What this means is that the FPDS system covers – comprehensively – the amounts obliged of the awarded contracts. The DoD offers an insight – for example – into what type of weapons have been bought, where weapons are destined for, and what munition factories have been granted Federal funds to meet the upsurge in bullets needed during the War on Terror.

There are clear differences between the two.

The first, for instance is this. If you search the FPDS dataset just for ‘guns through 30mm’ (between Sep 11, 2001 and Sep 10 2015) the total contracts amount to $5.4 billion ($5,431,136,530.37). In comparison, the DoD contract archive database only shows $4.3 billion ($4,287,730,438).

This might suggest that we should only look at the FPDS dataset. There is a problem, however, is that the FPDS is a blunt instrument. It only offers, at times, broad category headings such as ‘miscellaneous ammunition’ or miscellaneous weaponry’ – which does not differentiate between small arms or heavy weapons. As such the FPDS dataset just offers totals – and little context.

Comparing the datasets
A cross-comparison of the two datasets, though, gives rise to concern: mistakes and confusion abound. The types of mistake brought to light throughout AOAV’s research included those as simple as misspelled contracts, repeated awards or a number missing from an award total. Though these mistakes appear small, they make examining the contracts, which any citizen should be able to check, difficult. And even minor mistakes should be unacceptable on contracts worth millions of dollars.

Missing contracts numbers and unrecorded awards
More concerning, AOAV’s research uncovered missing contract numbers and unrecorded awards; this results in millions of dollars remaining unaccounted for. The sheer volume of mistakes and inconsistencies between contracts was quite shocking – they accounted for over 33% of those researched (137 of 412 contracts).

Of these 137, 83% had inconsistencies in the amounts awarded and 12% had a problem with the contract number (either it was incorrect or it could not be found).

Other mistakes include:
– contracts that were poorly categorised on the FPDS (i.e. small arms listed as something else)
– contracts where different companies being granted the contract were listed on the Dod compared to the FPDS
– contracts where the DoD announcements announced the award more than once
– contracts worth over $6.5 million that were paid on the FPDS but were not listed on the DoD.
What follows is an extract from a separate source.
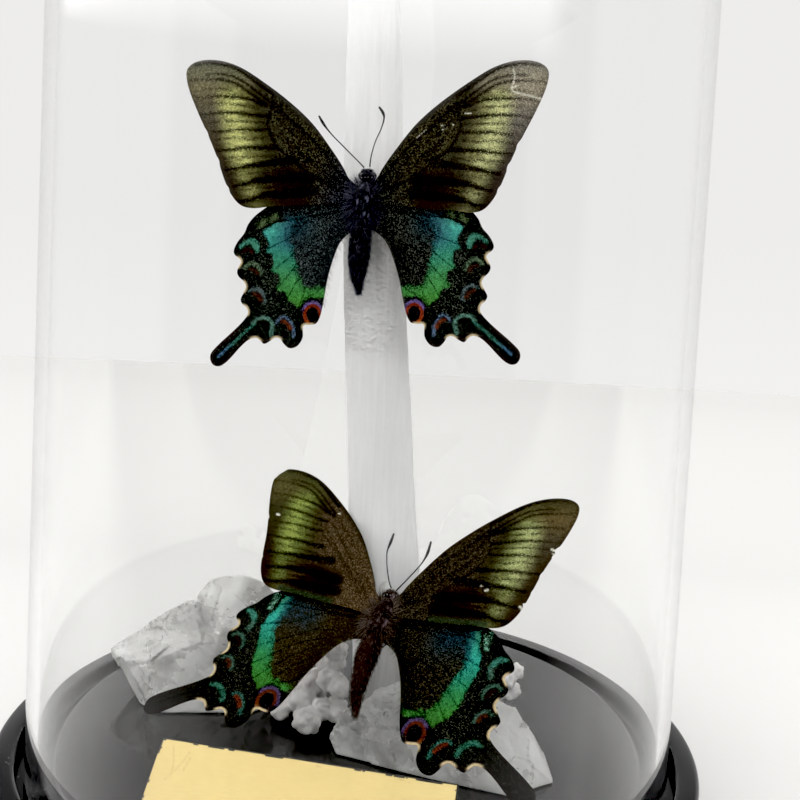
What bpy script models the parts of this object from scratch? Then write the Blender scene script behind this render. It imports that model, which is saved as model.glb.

Some inconsistencies can be explained: some contracts may have not been fulfilled, or may have not yet reached their completion date. So, for instance, where the DoD may show an award to be completed by 2022, the FPDS will only show the amount paid for the work done so far.

Other mistakes might appear to be due to overspend. For example, the DoD awarded a contract for $20,935,368 on September 25, 2005. The total shown on the FPDS under that contract number, however, was $59,190,007. The reason for this multi-million dollar discrepancy is not given.

Examples
Other inconsistencies, such as inaccuracies in details and figures, are also widespread. On August 14, 2009 – for instance – a contract was award of $5,999,950. It, however, was recorded on the DoD dataset as being for just $599,950.

On August 25, 2010, an award worth $8,853,835 was allocated a contract number that did not correspond with the FPDS dataset.

There are also awards that – like one for $26,141,540 announced on September 26, 2008 – that have no contract number announced on the DoD and are simply unfindable on the FPDS. There are no reasons given for this total absence of public record.

What these inconsistencies and mistakes ultimately means – considering there are so many of them – is that the current DoD published records fail to offer transparency – and such transparency might be deemed necessary considering the financial amounts, and the repercussions, of such contracts.